Employers at Risk for Outsourcing to Save on Employee Benefit Costs


Outsourcing work to save on employee benefit costs may become riskier for employers as a result of a recent U.S. Supreme Court decision. In Inter-Modal Rail Employees Association v. Atchison, Topeka and Santa Fe Railway Co., the Supreme Court ruled, in effect, that employees who lost their jobs when the railway outsourced their work to an employer that provided less generous pension and welfare benefits stated a cause of action under Section 5 10 of ERISA for being deprived of the opportunity to have future medical claims covered under the railway's more generous health plan.

A subsidiary of the railway outsourced the "intermodal" work of transferring cargo between trucks and railcars to an independent employer, then terminated those employees who declined to carry on the work as employees of that outside employer. The outside employer's pension and welfare benefits package was less generous than that of the railway subsidiary's.

Former employees of the subsidiary sued under Section 5 10 of ERISA, claiming that the substitution of one employer for another, and the resulting reduction in their benefits, interfered with the attainment of their right to assert future benefit claims under their former employer's more generous benefit plans. Section 5 10 of ERISA makes it unlawful for an employer to:

"discharge, fire, suspend, expel, discipline, or discriminate against a participant or beneficiary [of an employee benefit plan] ... for the purpose of interfering with the attainment of any right to which such participant may become entitled under the plan."

Lower courts dismissed the claim, in whole or in part, because they interpreted Section 510 as applying only to benefit rights which are capable of vesting. The Supreme Court took the case to resolve a conflict among the appellate courts regarding the scope of Section 510.

The Court ruled that Section 5 10 does not distinguish between benefits that vest and those that do not, so it reinstated the claims relating to welfare benefits as well. That ruling is unremarkable as it was consistent with the prevailing weight of prior decisions.

What makes this case significant is what the Supreme Court expressly left for lower courts to resolve. That is to what extent employers may consider benefits-related cost savings when making business decisions about matters such as outsourcing, subcontracting, downsizing and using leased employees or independent contractors, which involve the movement of jobs.

The Supreme Court recognized that, subject to collective bargaining or other contractual obligations, employers have an essentially unfettered right to amend or eliminate welfare benefits by following the plan's amendment procedures.

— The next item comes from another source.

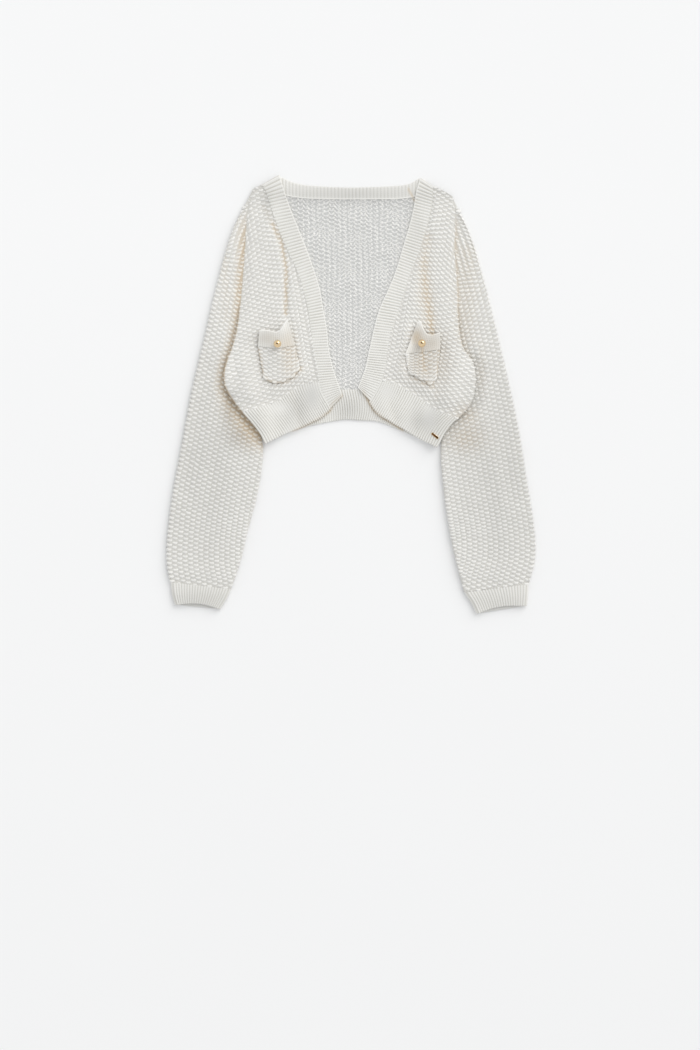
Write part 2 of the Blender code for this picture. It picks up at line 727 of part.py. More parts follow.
def make_bar():
    """The bar lies along the hem's edge, on the crests of the ribs."""
    turn = np.radians(BAR_ANGLE)
    along = np.array((np.cos(turn), np.sin(turn)))
    across = np.array((-np.sin(turn), np.cos(turn)))
    corners = np.array(((-1, -1), (1, -1), (1, 1), (-1, 1)))
    rows = []
    for inset, level in ((0, 0), (0, BAR_THICKNESS - BAR_BEVEL), (BAR_BEVEL, BAR_THICKNESS)):
        reach = corners[:, :1] * (BAR_LENGTH / 2 - inset) * along
        reach = reach + corners[:, 1:] * (BAR_WIDTH / 2 - inset) * across
        x, y = (np.array(BAR_CENTRE) + reach).T
        seat = FRONT_BASE + RIGHT.lift(x, y) + RIB_WALL + RIB_HEIGHT + BAR_GAP
        rows.append((x, y, seat + level))
    solid = Solid()
    rings = solid.grid(*np.array(rows).transpose(1, 0, 2), around=True)
    solid.faces += [rings[0][:-1].tolist(), rings[-1][:-1].tolist()]
    solid.build("hem_bar", GOLD, metallic=1.0, roughness=0.3)


def main():
    for old in list(bpy.data.objects):
        bpy.data.objects.remove(old)
    make_back()
    for half in HALVES:
        make_front(half)
        make_sleeve(half)
        make_cuff(half)
        make_pocket(half)
    make_bar()


main()
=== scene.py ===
"""The looks of a cropped open cardigan in thick cream knit, laid flat on its back.

The file is laid out as a Blender add-on and run as a script. One operator makes each group
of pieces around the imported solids, on the same outlines and heights: a thin shell of cloth,
and the stitches that lie on it.

Frame: X across the body, Y from hem to neck, Z up. "left" and "right" are as seen from
above with the neck away from the viewer. Shapes are worked out in millimetres and become
metres when a mesh is made. "out" is a distance from the centre line, on either side.
"""

import bmesh
import bpy
import numpy as np
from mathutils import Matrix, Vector
from mathutils.bvhtree import BVHTree


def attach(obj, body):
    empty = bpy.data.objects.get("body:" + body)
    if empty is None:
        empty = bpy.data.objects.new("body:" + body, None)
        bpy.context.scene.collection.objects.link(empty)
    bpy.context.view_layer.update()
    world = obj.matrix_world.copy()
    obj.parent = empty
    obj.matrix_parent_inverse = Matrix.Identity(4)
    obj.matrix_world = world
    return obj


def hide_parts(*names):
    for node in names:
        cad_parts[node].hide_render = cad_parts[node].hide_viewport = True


bl_info = {
    "name": "Laid cardigan",
    "version": (1, 0, 0),
    "blender": (4, 5, 0),
    "location": "3D View > Sidebar > Cardigan",
    "description": "Cloth, stitches, ribs, buttons and stage of a cream knitted cardigan",
    "category": "Object",
}

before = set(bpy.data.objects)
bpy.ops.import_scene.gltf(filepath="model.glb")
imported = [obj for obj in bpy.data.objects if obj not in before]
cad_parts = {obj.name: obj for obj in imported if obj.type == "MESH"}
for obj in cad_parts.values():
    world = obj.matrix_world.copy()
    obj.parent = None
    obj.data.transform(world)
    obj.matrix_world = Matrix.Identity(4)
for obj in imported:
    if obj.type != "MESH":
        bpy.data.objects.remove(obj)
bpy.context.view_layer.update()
MM = 0.001

# Walls, seams and edges
PANEL_WALL = 3.0
RIB_WALL = 2.5
RIB_HEIGHT = 0.9
SEAM_GAP = 0.35
SEAM_LAP = 0.3  # how far the trims reach over their seams
ARMHOLE_LAP = 0.2  # how far the sleeve reaches past its seam
LAYER_GAP = 0.6
EDGE_ROUND = 1.2
EDGE_RUN = 5.0
EDGE_FULLNESS = 0.97  # a rounded edge ends a little blunt
SEAM_RIDGE = 3.0  # width in which the plain cloth rises to its seams

# Heights of the layers
FRONT_BASE = RIB_WALL + RIB_HEIGHT + LAYER_GAP
SLEEVE_PRESSED = 2 * PANEL_WALL + 0.4
SLEEVE_FULL = 10.5
PRESS_MARGIN = 1.0
PRESS_RUN = 22.0
CUFF_HEIGHT = 8.6
CUFF_FADE = 0.07
CUFF_WALL = 2.0
CUFF_ROUND = 0.8  # how far it falls at its free edge
ARMHOLE_BOW = 0.3  # share of the sleeve in which its rings bow to the armhole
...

Section 5 10 of ERISA is intended to counterbalance that employer flexibility, said the Court, by ensuring that employers do not circumvent promised plan benefits through eliminating or shifting jobs or other employer action, rather than by the direct process of formally amending its benefit plans. As a result, the focus of litigation in this area is expected to be on the extent to which an employer acted "for the purpose" of reducing its benefit costs and liabilities when making outsourcing or similar decisions that have the effect of reducing or eliminating any benefits provided for a particular job. To the extent that benefits costs are a factor in such decisions, employers could be at risk under ERISA.